Who knows, perhaps he was originally a military official of sorts, who signed up for this mission and took up his current role because he wanted to be a hero, to defend and vie for the timeline and glory of his nation. Little did he know, this will be one arduous task that spans over 1000 years, playing the middleman between the will of the future and the less-civilised from 0 AD onwards. It must be maddening for him, but still he clings onto his dream as an anchor for his sanity, his duty to his homeland.
I guess it's why
the King of Galia gave up, he couldn't take this neverending war in the everchanging foreign past anymore.
So then how much of this applies to Akira? Unlike the Pope, he's not running his nation and seems to be subordinate to the mysterious Emperor. In other words, he has less say in how his life runs. Based on Ch 17.5 and 25, specifically talk of how:
I get the sense he is doing worse than the Pope and is coping, but cannot (or will not?) defy his duties and obligations.
The Fine Print
It's very subtle, but I find the dialogue of this chapter to have many, many callbacks to previous parts of this arc. For example, both the Pope and Akira were in a position to remark on "this era", like they are outsiders, albeit the former has yet to show any contempt for it.
But what they both have in common is they see Lucas' dream as something
unbefitting of these times. My personal interpretation of their "he's not fitting in" remarks is that they think Lucas would've been better off born in a time when music is better appreciated, rather than a medieval period
when most men wants to play soldier and heroes. They assess that Lucas' stubbornness will lead to disappointment and unhappiness.
(In this sense, Lucas is like Chrome from Dr Stone, who was a boy with much scientific talent whose born in a stone age world, and the unanimous opinion in the fandom is that had he been born in the modern era he'd be even smarter than the genius main character Senku)
Speaking of Lucas, his soliloquy when he was biking actually had a reference back to Ch 19, to when Colin made his guess about how
Gerhart felt back when he was young.
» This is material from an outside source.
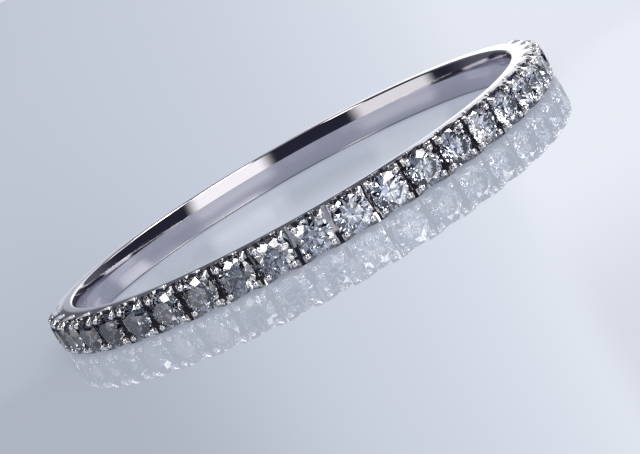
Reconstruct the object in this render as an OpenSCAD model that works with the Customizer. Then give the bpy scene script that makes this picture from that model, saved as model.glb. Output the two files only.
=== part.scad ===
// Half eternity ring, lying on its side.
// The finger's axis is Z, the row of stones faces -Y, and the lower flank rests on z = 0.
// A cell is the place of one stone: x runs along the band, y across it and z straight out,
// from the middle of the stone's girdle.

/* [Band] */
// Inside diameter, the finger size
inner_d = 16.8; // [14:0.1:22]
// Width of the band along the finger
band_w = 1.3; // [1.25:0.01:1.6]
// Width of the straight land in the middle of the inner side
land_w = 0.3; // [0.2:0.05:0.6]
// Radius of the dome across the inner side
inner_dome = 2.5; // [1.5:0.1:5]
// Rounding of the two edges that touch the finger
inner_edge = 0.08; // [0.05:0.01:0.2]
// Thickness of the plain shank
shank_t = 0.9; // [0.7:0.01:0.9]
// Rounding of the plain shank's two outer edges
shank_edge = 0.3; // [0.1:0.01:0.35]
// Radius of the dome across the plain shank
shank_dome = 1.6; // [1.2:0.1:5]

/* [Stones] */
// Diameter of each stone
stone_d = 1.18; // [1:0.01:1.2]
// Gap between neighbouring girdles
stone_gap = 0.145; // [0.1:0.005:0.3]
// Width of the table as a share of the diameter
table_share = 0.57; // [0.52:0.01:0.64]
// Slope of the crown's main facets, in degrees
crown_slope = 34.5; // [30:0.5:37]
// Slope of the pavilion's main facets, in degrees
pavilion_slope = 40.8; // [39:0.2:43]
// Thickness of the girdle as a share of the diameter
girdle_share = 0.03; // [0.02:0.005:0.05]
// Length of the star facets as a share of the crown
star_share = 0.5; // [0.4:0.05:0.65]
// Length of the lower girdle facets as a share of the pavilion
lower_share = 0.77; // [0.7:0.01:0.85]

/* [Setting] */
// Metal left between a culet and the finger
culet_cover = 0.36; // [0.15:0.01:0.5]
// Gap between a stone and its seat and claws
seat_gap = 0.012; // [0.01:0.001:0.03]
// Height of the posts above the girdles
post_rise = 0.03; // [0.02:0.005:0.05]
// Rounding of the posts' outer edges
post_edge = 0.14; // [0.08:0.01:0.2]
// Radius of the scallop under each stone
scallop_r = 0.45; // [0.4:0.01:0.5]
// Depth of the scallops below the girdles
scallop_drop = 0.38; // [0.2:0.01:0.42]
// Width of the saw cut between two stones
saw_w = 0.14; // [0.08:0.01:0.16]
// Radius of the saw
saw_r = 1; // [0.8:0.1:2]
// Depth of the saw cut below the girdles, midway across the band
saw_drop = 0.35; // [0.2:0.01:0.4]
// Radius of the bur that opens the corners between two stones
bur_r = 0.4; // [0.36:0.01:0.42]
// Depth of the bur's cut below the girdles
bur_drop = 0.24; // [0.2:0.01:0.26]

/* [Claws] */
// Radius of the bead at each claw's tip
bead_r = 0.11; // [0.09:0.005:0.13]
// How far a bead reaches over its stone
bead_grip = 0.07; // [0.03:0.005:0.08]
// Height of a bead's centre above the girdle
bead_rise = 0.05; // [0.02:0.005:0.07]
// Direction of the claws from the stone, in degrees from the band's length
claw_turn = 45; // [42:1:48]
// Radius of a claw's heel, at the flank
heel_r = 0.08; // [0.06:0.005:0.09]
// Depth of a heel's centre below the girdle
heel_drop = 0.05; // [0.03:0.01:0.1]

/* [Hidden] */
stone_count = 23;
// Turn of each stone about its own axis against the stone before it
stone_twist = 17;
// Main facets round a brilliant, and the places round its girdle, two for each of them
mains = 8;
girdle_points = 2 * mains;
half_step = 180 / mains;
function two_digits(n) = n < 10 ? str("0", n) : str(n);
STONES = [for (i = [1 : stone_count]) str("stone_", two_digits(i))];
$fn = 96;

// Sizes of one stone, from the middle of its girdle
girdle_r = stone_d / 2;
girdle_half = girdle_share * stone_d / 2;
table_r = table_share * girdle_r;
crown_h = (girdle_r - table_r) * tan(crown_slope);
pavilion_h = girdle_r * tan(pavilion_slope);
// Apothems of the table and of the girdle, midway between two main facets
table_mid = table_r * cos(half_step);
girdle_mid = girdle_r * cos(half_step);
star_r = (table_mid + star_share * (girdle_mid - table_mid)) / cos(half_step);
star_h = crown_h * (girdle_r - star_r * cos(half_step)) / (girdle_r - table_r);
lower_r = (1 - lower_share) * girdle_r;
lower_h = pavilion_h * (1 - lower_r * cos(half_step) / girdle_r);

// Radii from the finger's axis
bore_r = inner_d / 2;
row_r = bore_r + culet_cover + pavilion_h + girdle_half;
post_r = row_r + post_rise;
shank_r = bore_r + shank_t;
pitch = 2 * asin((stone_d + stone_gap) / (2 * row_r));
row_turn = stone_count * pitch;
pitch_half = (stone_d + stone_gap) / 2;
// How much narrower a claw's body is than its two ends, and how far its heel stays inside the flank
claw_step = 0.005;
heel_inset = 0.02;
mid = band_w / 2;
// Reach of the cuts past the metal
over = 0.5;
// Overlap of the two halves of the band's section
lap = 0.05;
// Segments of the smallest round shapes
small_fn = 36;

function stone_angle(i) = (i - (stone_count - 1) / 2) * pitch;

// Carries its children to the place on the row that lies at an angle from the front
module on_row(angle) {
    rotate([0, 0, angle]) translate([0, -row_r, mid]) rotate([90, 0, 0]) children();
}

// One side of the band's section, domed and rounded, with its crest at x = 0 and the metal beyond it
module side(dome, edge) {
    corner_x = dome - sqrt(pow(dome - edge, 2) - pow(mid - edge, 2));
    turn_y = edge * (1 - (mid - edge) / (dome - edge));
    intersection() {
        translate([dome, mid]) circle(dome);
        translate([0, turn_y]) square([corner_x, band_w - 2 * turn_y]);
    }
    for (y = [edge, band_w - edge]) translate([corner_x, y]) circle(edge);
    translate([corner_x, 0]) square([shank_t / 2 + lap - corner_x, band_w]);
}

// The plain ring: x runs out from the finger's axis, y along it
module shank() {
    land_sag = inner_dome - sqrt(pow(inner_dome, 2) - pow(land_w / 2, 2));
    rotate_extrude() intersection() {
        union() {
            translate([bore_r - land_sag, 0]) side(inner_dome, inner_edge);
            translate([shank_r, 0]) mirror([1, 0]) side(shank_dome, shank_edge);
        }
        translate([bore_r, 0]) square([shank_t, band_w]);
    }
}

// Wall that carries the stones, before it is cut
module wall() {
    edge_x = post_r - post_edge;
    foot_x = bore_r + shank_t / 2;
    rotate([0, 0, -90 - row_turn / 2]) rotate_extrude(angle = row_turn) {
        translate([foot_x, 0]) square([edge_x - foot_x, band_w]);
        translate([edge_x, post_edge]) square([post_edge, band_w - 2 * post_edge]);
        for (y = [post_edge, band_w - post_edge]) translate([edge_x, y]) circle(post_edge);
    }
}

// Space of a stone with a gap all round it
module seat() {
    room_r = girdle_r + seat_gap;
    point_z = -girdle_half - pavilion_h - seat_gap / cos(pavilion_slope);
    ledge_z = point_z + room_r * tan(pavilion_slope);
    crown_z = girdle_half + seat_gap;
    star_z = crown_z + star_h;
    rotate_extrude()
        polygon([[0, point_z], [room_r, ledge_z], [room_r, crown_z], [star_r, star_z], [0, star_z]]);
}

module scallop() {
    translate([0, 0, scallop_r - scallop_drop]) rotate([90, 0, 0])
        cylinder(h = band_w + over, r = scallop_r, center = true);
}

// Cuts between two stones: a saw cut across the whole band and a round one between its posts
module parting() {
    translate([0, 0, saw_r - saw_drop]) rotate([0, 90, 0])
        cylinder(h = saw_w, r = saw_r, center = true);
    translate([0, 0, -bur_drop]) cylinder(h = bur_drop + over, r = bur_r);
}

// Half a disc, whose straight side lies on x = 0
module half_disc(r) {
    intersection() {
        circle(r);
        translate([0, -r]) square([r, 2 * r]);
    }
}

// A claw's tapered body with its round tip and heel, pointing up
module finger(length) {
    rotate_extrude() {
        half_disc(bead_r);
        translate([0, -length]) half_disc(heel_r);
        polygon([[0, -length], [heel_r - claw_step, -length], [bead_r - claw_step, 0], [0, 0]]);
    }
}

module claw() {
    reach = girdle_r + bead_r - bead_grip;
    tip = [reach * cos(claw_turn), reach * sin(claw_turn), bead_rise];
    post_x = (scallop_r + pitch_half - saw_w / 2) / 2;
    heel = [post_x, mid - heel_r - heel_inset, -heel_drop];
    d = tip - heel;
    translate(tip) rotate([0, acos(d.z / norm(d)), atan2(d.y, d.x)]) finger(norm(d), $fn = small_fn);
}

module claws() {
    for (sx = [0, 1], sy = [0, 1]) mirror([sx, 0, 0]) mirror([0, sy, 0]) claw();
}

module at_stones() {
    for (i = [0 : stone_count - 1]) on_row(stone_angle(i)) children();
}

module at_gaps() {
    for (i = [0 : stone_count]) on_row(stone_angle(i) - pitch / 2) children();
}

// The band with its scallops and partings, before the claws are raised
module cut_band() {
    difference() {
        difference() {
            union() {
                shank();
                wall();
            }
            at_gaps() parting();
        }
        at_stones() scallop();
    }
}

module band() {
    color("silver") difference() {
        union() {
            cut_band();
            at_stones() claws();
        }
        at_stones() seat();
    }
}

// Points of one brilliant
function ring_of(n, r, z, turn = 0) =
    [for (k = [0 : n - 1]) [r * cos(turn + k * 360 / n), r * sin(turn + k * 360 / n), z]];

brilliant_points = concat(
    ring_of(mains, table_r, girdle_half + crown_h),
    ring_of(mains, star_r, girdle_half + star_h, half_step),
    ring_of(girdle_points, girdle_r, girdle_half),
    ring_of(girdle_points, girdle_r, -girdle_half),
    ring_of(mains, lower_r, -girdle_half - lower_h, half_step),
    [[0, 0, -girdle_half - pavilion_h]]
);
function table_at(k) = k % mains;
function star_at(k) = mains + (k + mains) % mains;
function upper_at(j) = 2 * mains + j % girdle_points;
function under_at(j) = 2 * mains + girdle_points + j % girdle_points;
function lower_at(k) = 2 * mains + 2 * girdle_points + (k + mains) % mains;
culet_at = 3 * mains + 2 * girdle_points;
brilliant_faces = concat(
    [[for (k = [mains - 1 : -1 : 0]) table_at(k)]],
    [for (k = [0 : mains - 1]) [table_at(k + 1), star_at(k), table_at(k)]],
    [for (k = [0 : mains - 1]) [table_at(k), star_at(k), upper_at(2 * k), star_at(k - 1)]],
    [for (k = [0 : mains - 1], s = [0, 1]) [star_at(k), upper_at(2 * k + s + 1), upper_at(2 * k + s)]],
    [for (j = [0 : girdle_points - 1]) [upper_at(j), upper_at(j + 1), under_at(j + 1), under_at(j)]],
    [for (k = [0 : mains - 1], s = [0, 1]) [lower_at(k), under_at(2 * k + s), under_at(2 * k + s + 1)]],
    [for (k = [0 : mains - 1]) [culet_at, lower_at(k - 1), under_at(2 * k), lower_at(k)]]
);

// One brilliant in its seat, each turned about its own axis by another amount
module stone(i) {
    color("aliceblue") on_row(stone_angle(i)) rotate([0, 0, i * stone_twist])
        polyhedron(brilliant_points, brilliant_faces);
}

band();
for (i = [0 : stone_count - 1])
    stone(i);
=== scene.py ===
import math

import bpy
from mathutils import Matrix, Vector

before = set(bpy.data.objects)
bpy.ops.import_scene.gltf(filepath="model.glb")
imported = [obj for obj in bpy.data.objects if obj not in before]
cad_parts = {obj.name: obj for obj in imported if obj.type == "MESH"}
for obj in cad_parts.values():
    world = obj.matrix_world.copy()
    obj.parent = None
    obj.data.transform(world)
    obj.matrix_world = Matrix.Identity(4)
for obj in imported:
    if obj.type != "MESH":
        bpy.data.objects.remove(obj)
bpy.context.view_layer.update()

STONES = sorted(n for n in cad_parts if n.startswith("stone_"))

# The photograph's camera as fitted to it: lengths in radii of the bore, angles in radians. The view
# is turned by TURN from the middle of the stone row, and RIGHT is the way to its right.
BORE_R = 0.0085
DISTANCE = 8.513
SIDE_SHIFT = 0.0488
RISE = -0.0781
ELEVATION = 0.1661
ROLL = -0.5180
TURN = math.radians(-6.66)
RIGHT = (math.cos(TURN), math.sin(TURN), 0)
FOCAL_PX = 2134
FRAME_PX = 640
SENSOR_MM = 36
SHIFT_UP = 0.0017
CLIP_START, CLIP_END = 0.001, 100

# Noise as scale and detail, and the part of its range that counts
METAL_HAZE = (900, 4)
HAZE_RANGE = (0.3, 0.75)
HAIRLINES = (2500, 2)
STONE_CLOUDS = (1500, 3)
STONE_TO_STONE = (420, 0)
STONE_RANGE = (0.35, 0.65)
TABLE_SPOTS = (4, 2)

# Metal: colours, with painted shade inside, on the flanks and in the hollows, roughness, bump and a
# faint painted glow
METAL_TONES = ((0.74, 0.74, 0.765), (0.80, 0.80, 0.815))
METAL_INSIDE_SHADE = (0.60, 0.59, 0.65)
METAL_FLANK_SHADE = (0.63, 0.63, 0.68)
METAL_HOLLOW_SHADE = (0.12, 0.115, 0.12)
METAL_ROUGHNESS = (0.035, 0.075)
CLAW_ROUGHNESS = 0.24
HAIRLINE_STRETCH = (1, 1, 14)
HAIRLINE_STRENGTH = 0.02
HAIRLINE_DEPTH = 0.00001
METAL_PAINTED_GLOW = (0.010, 0.0095, 0.012)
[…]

Lucas didn't know it, but
what he's feeling now must've been how Gerhart once felt.
Similarly, the words Lucas used in accepting
having been born in this era... ironically reflects the words used in
Akira's lecture. Lucas doesn't know it, but he actually winded up agreeing with Akira.
While such repetition techniques are found in other works too, nevertheless the way it's been utilised across this arc deserves praise.
Final Words
Does the answer about the Towers ruin the story? For me, what ruins a story is if they flip a story completely upside down, outside of expectations in such a way that things become nonsensical and the original premise is lost or meaningless. And that was has yet to happen.
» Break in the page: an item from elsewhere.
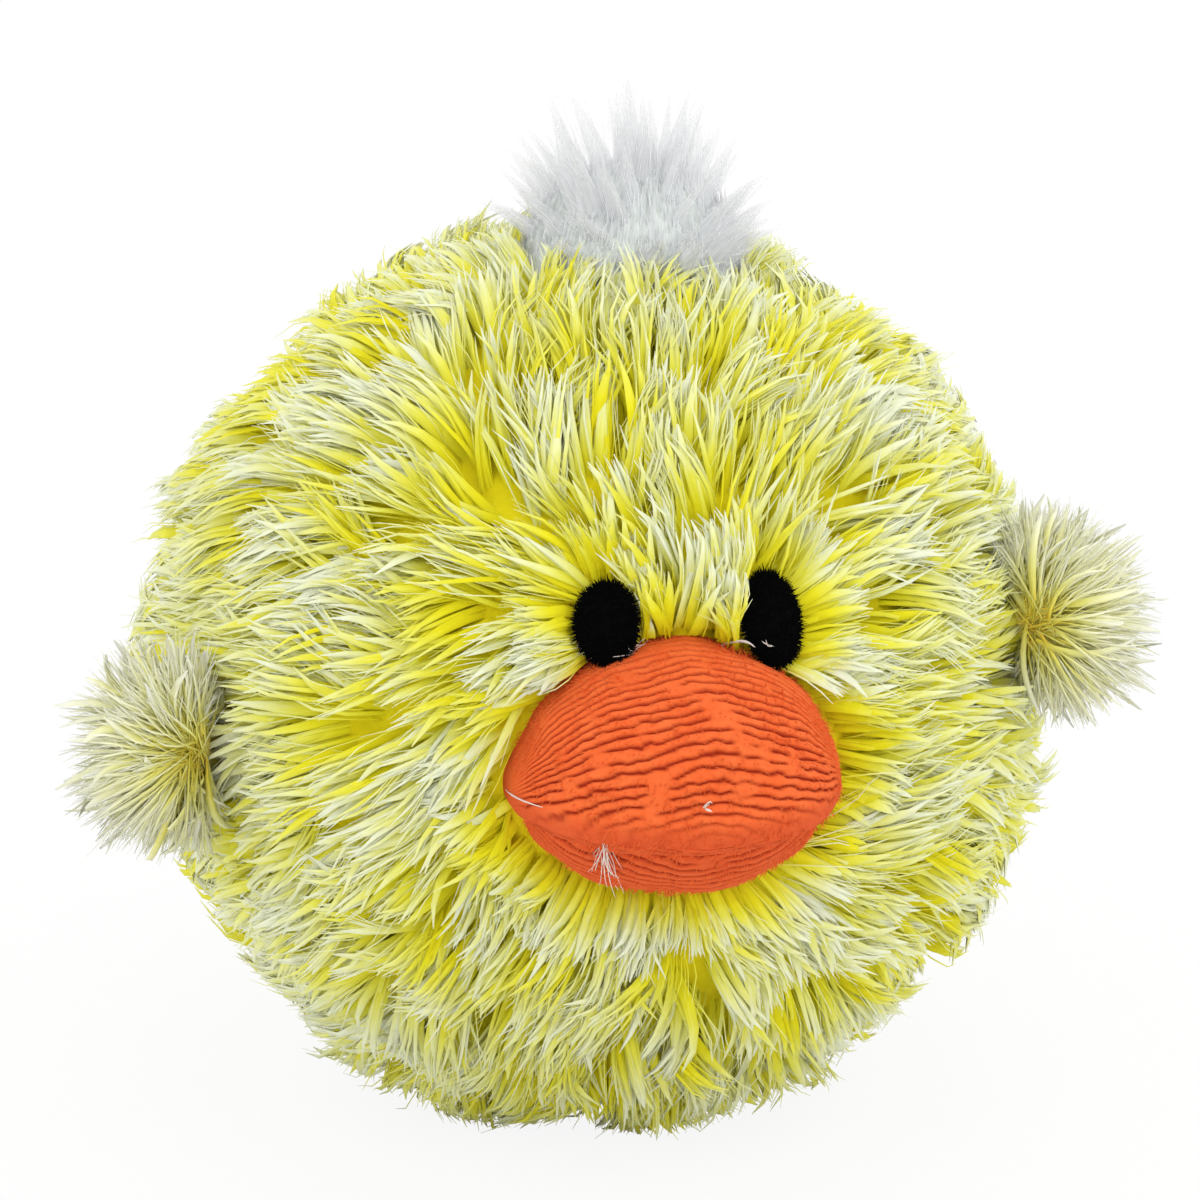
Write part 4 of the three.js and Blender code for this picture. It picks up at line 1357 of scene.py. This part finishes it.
def makeWads(setup):
    wadding = clothMaterial("wadding", rgb(222, 222, 216), rgb(246, 246, 242), 420)
    for name, (cuts, fill) in setup["wads"].items():
        shape = bmesh.new()
        shape.from_mesh(frame["nodes"][name].data)
        bmesh.ops.remove_doubles(shape, verts=shape.verts, dist=0.005 * mm)
        for _ in range(cuts):
            long = [edge for edge in shape.edges if edge.calc_length() > setup["longest"]]
            bmesh.ops.subdivide_edges(shape, edges=long, cuts=1)
            bmesh.ops.triangulate(shape, faces=[face for face in shape.faces if len(face.verts) > 3])
        shape.normal_update()
        places = np.array([vertex.co for vertex in shape.verts], float)
        depth = setup["lumps"] * (1 + waves(places, setup["lumpSize"], setup["seed"]))
        depth += setup["tufts"] * (1 + waves(places, setup["tuftSize"], setup["seed"] + 1))
        for vertex, inwards in zip(shape.verts, np.maximum(depth, 0)):
            vertex.co -= vertex.normal * inwards
        piece = fromBmesh("wad_" + name, shape, wadding)
        assign(piece, "ball", "fibrefill", name, fill=fill)
    print("fibrefill ready")


makeWads(filling)


# Squeaker and wing tabs: their solids stay and get their finishes

def mouldedMaterial(name, dark, light, roughness, bumps, grain=900):
    shade = Shade(name)
    cloud, speck = shade.noise(grain / 6, 3), shade.noise(grain, 4, 0.7)
    colour, dull = shade.mix(cloud, dark, light), speck * 0.2 + (roughness - 0.1)
    return shade.surface(colour, dull, Normal=shade.bump(speck, bumps, 0.1 * mm))


def reedMaterial():
    shade = Shade("rolledReed")
    drawnOut = shade.node("Mapping", Vector=shade.place(), Scale=(1, 14, 1))
    rolled = shade.node("TexNoise", Vector=drawnOut, Scale=700)
    colour = shade.mix(rolled, rgb(188, 142, 62), rgb(222, 184, 104))
    return shade.surface(colour, rolled * 0.3 + 0.2, Metallic=1.0)


def tapeMaterial():
    # folded woven cloth, warp and weft as two sets of fine bands
    shade = Shade("wovenTape")
    warp, weft = (
        shade.node("TexWave", {"bands_direction": way}, output=1, Scale=420, Distortion=0.6)
        for way in ("Z", "DIAGONAL")
    )
    weave = warp * weft
    colour = shade.mix(weave * 0.6 + shade.noise(500, 3) * 0.4, rgb(196, 180, 62), rgb(234, 224, 120))
    return shade.surface(colour, 0.9, 0.2, Normal=shade.bump(weave, 0.5, 0.15 * mm))


def refinish(material, *names):
    for name in names:
        node = frame["nodes"][name]
        for slot in node.material_slots:
            slot.material = material


paleMoulding = mouldedMaterial("paleMoulding", rgb(222, 219, 206), rgb(236, 234, 224), 0.45, 0.15)
redMoulding = mouldedMaterial("redMoulding", rgb(168, 30, 22), rgb(188, 44, 32), 0.4, 0.12)
blownPlastic = mouldedMaterial("blownPlastic", rgb(206, 214, 220), rgb(226, 232, 236), 0.35, 0.25, 500)
refinish(paleMoulding, "squeaker_base", "squeaker_top")
refinish(redMoulding, "reed_plug", "reed_clip")
refinish(blownPlastic, "squeaker_bellows")
refinish(reedMaterial(), "reed")
refinish(tapeMaterial(), "wing_left_tab", "wing_right_tab")
print("squeaker and tabs finished")


# Strays: loose fibres and threads, placed by the photograph's pixels on what they lie on

strays = {
    "mouthFluff": {  # whitish fibres caught in the fold of the mouth
        "root": (604, 845), "tips": [(598, 870), (606, 884), (619, 874), (622, 893), (588, 862)],
        "each": 4, "width": 0.05 * mm, "scatter": 0.6 * mm, "rise": 1.1 * mm, "on": "bill",
    },
    "cornerHair": {
        "root": (506, 790), "tips": [(545, 808)], "each": 2, "width": 0.05 * mm, "scatter": 0.2 * mm,
        "rise": 1.4 * mm, "on": "bill",
    },
    "billLint": {
        "root": (705, 808), "tips": [(712, 804), (711, 809)], "each": 2, "width": 0.07 * mm,
        "scatter": 0.25 * mm, "rise": 1.2 * mm, "on": "bill",
    },
    "eyeRagsLeft": {  # pale threads of the cut edge under the eye
        "root": (586, 658), "tips": [(580, 648), (584, 655), (590, 664), (597, 660), (582, 666)], "each": 3,
        "width": 0.05 * mm, "scatter": 0.25 * mm, "rise": 0.5 * mm, "on": "eye",
    },
    "eyeRagsMiddle": {
        "root": (632, 654), "tips": [(616, 659), (626, 652), (640, 646), (648, 641)], "each": 3,
        "width": 0.05 * mm, "scatter": 0.25 * mm, "rise": 0.5 * mm, "on": "eye",
    },
    "eyeRagsRight": {
        "root": (768, 646), "tips": [(763, 641), (771, 645)], "each": 3,
        "width": 0.05 * mm, "scatter": 0.2 * mm, "rise": 0.5 * mm, "on": "eye",
    },
    "billSelvedge": {  # the cream edge of the bill's cloth, by the eye
        "root": (722, 645), "tips": [(752, 648)], "each": 3, "width": 0.09 * mm, "scatter": 0.12 * mm,
        "rise": 1.2 * mm, "on": "bill",
    },
}


strayThreads = {"points": 7, "profile": [1, 1, 0.9, 0.5], "seed": 81}


def pieceTree(*names):
    return meshTree([bpy.data.objects[name].data for name in names])


def groundAt(tree, x, y):
    # what a pixel of the photograph shows of a piece, or the piece's nearest place where it shows another
    place, normal = tree.ray_cast(camera.location, Vector(photoRay(x, y)))[:2]
    if place is None:
        place, normal = tree.find_nearest(Vector(ballCentre + fromPhoto(x, y) * pileRadius))[:2]
    return np.array(place), np.array(normal)


def makeStrays(setup):
    grounds = {
        "bill": pieceTree("upper_bill_panel", "lower_bill_panel"),
        "eye": pieceTree("eye_left_pad", "eye_right_pad", "upper_bill_panel"),
    }
    stops = [(0.0, rgb(232, 214, 202)), (1.0, rgb(244, 240, 230))]
    threadWhite = pileMaterial("threadWhite", stops, 0.6, 0.2, 0.1)
    dice = np.random.default_rng(strayThreads["seed"])
    eyePoint = np.array(camera.location)
    for name, kind in setup.items():
        tree = grounds[kind["on"]]
        root = groundAt(tree, *kind["root"])
        paths = []
        for x, y in kind["tips"]:
            tip = eyePoint + photoRay(x, y) * np.linalg.norm(groundAt(tree, x, y)[0] - eyePoint)
            for _ in range(kind["each"]):
                start = root[0] + dice.normal(size=3) * kind["scatter"] * 0.4
                end = tip + dice.normal(size=3) * kind["scatter"] + root[1] * 0.3 * mm
                middle = (start + end) / 2 + root[1] * kind["rise"] + dice.normal(size=3) * kind["scatter"]
                share = np.linspace(0, 1, strayThreads["points"])[:, None]
                paths.append(start * (1 - share) ** 2 + middle * 2 * share * (1 - share) + end * share ** 2)
        paths = np.array(paths)
        widths = kind["width"] * dice.uniform(0.7, 1.2, len(paths))
        radii = spread(widths, strayThreads["points"], strayThreads["profile"])
        piece = makeStrands("stray_" + name, paths, radii, dice.uniform(0.2, 0.9, len(paths)), threadWhite)
        assign(piece, "ball", "white_pile")
    print("strays ready")


makeStrays(strays)


# Floor, lamps and world

studio = {
    "lamps": {  # azimuth, elevation and power
        "keyLamp": (35, 50, 2.2),
        "fillLamp": (-60, 25, 1.3),
        "backLamp": (170, 35, 1.4),
    },
    "lampDistance": 0.9,
    "lampSize": 1.3,
    "sky": 0.98,
    "floorSize": 3,
    "seeThrough": 32,  # layers that light is followed through, because the tuft's bunches lie many deep
}


def makeFloor(size):
    shape = bmesh.new()
    bmesh.ops.create_grid(shape, x_segments=1, y_segments=1, size=size)
    shade = Shade("floorPaper")
    path = shade.node("LightPath", output=0)
    paper = shade.node("BsdfDiffuse", Color=(0.9, 0.9, 0.9, 1))
    glow = shade.node("Emission", Color=(1, 1, 1, 1), Strength=1.0)
    mixed = shade.node("MixShader", i0=path * 0.9, i1=paper, i2=glow)
    fromBmesh("floor", shape, shade.finish(mixed))


def makeLamp(name, azimuth, elevation, power, setup):
    lamp = bpy.data.lights.new(name, "AREA")
    lamp.shape, lamp.size, lamp.energy = "DISK", setup["lampSize"], power
    holder = bpy.data.objects.new(name, lamp)
    scene.collection.objects.link(holder)
    out = Vector(onBall(azimuth, elevation))
    holder.location = Vector(ballCentre) + out * setup["lampDistance"]
    holder.rotation_mode = "QUATERNION"
    holder.rotation_quaternion = out.to_track_quat("Z", "Y")


def makeWorld(strength):
    world = bpy.data.worlds.new("studio")
    scene.world = world
    world.use_nodes = True
    nodes, links = world.node_tree.nodes, world.node_tree.links
    nodes.clear()
    path = nodes.new("ShaderNodeLightPath")
    seen = nodes.new("ShaderNodeMath")
    seen.operation = "MAXIMUM"
    links.new(path.outputs["Is Camera Ray"], seen.inputs[0])
    links.new(path.outputs["Is Glossy Ray"], seen.inputs[1])
    soft, white = nodes.new("ShaderNodeBackground"), nodes.new("ShaderNodeBackground")
    soft.inputs["Strength"].default_value = strength
    soft.inputs["Color"].default_value = (1, 1, 1, 1)
    white.inputs["Color"].default_value = (1, 1, 1, 1)
    mix, end = nodes.new("ShaderNodeMixShader"), nodes.new("ShaderNodeOutputWorld")
    links.new(seen.outputs[0], mix.inputs[0])
    links.new(soft.outputs[0], mix.inputs[1])
    links.new(white.outputs[0], mix.inputs[2])
    links.new(mix.outputs[0], end.inputs["Surface"])


makeFloor(studio["floorSize"])
for name, (azimuth, elevation, power) in studio["lamps"].items():
    makeLamp(name, azimuth, elevation, power, studio)
makeWorld(studio["sky"])
print("studio ready")
scene.view_settings.view_transform = "Standard"
scene.cycles.transparent_max_bounces = studio["seeThrough"]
As I recall, the premise of this story is Lucas' core goal:
defeat the Garland and he'll be free to become a musician. He cared not for the world at large, or to accomplish any greater feat, or to attain the truth of this universe.
Although Lucas now has expanded goals like freedom for Zoe and Miura, he's received more answers about the world and he's predicted to never attain his dream, the fundamental bedrock of the premise has not changed: he still wants to slay the Garland and become a musician. He may now have to fight harder for his dream to come true, but it remains the same.
And just because of the sci-fi twist doesn't mean everything before is thrown out the window. Save such concerns for if we move away from medieval pitched battles and Lucas' beautiful tactical conduct over the skies of the battlefield. We will still have our share of duels between Rami aces, but they too should remain mostly the same.
So is the story ruined? It's far, far too early to say, so no. I can afford to wait to see how the next one or two arcs turn out before I start grumbling. I have faith these authors know what they're doing.
P.S. Who thinks the Towers are inspired by FF14: Shadowbringers?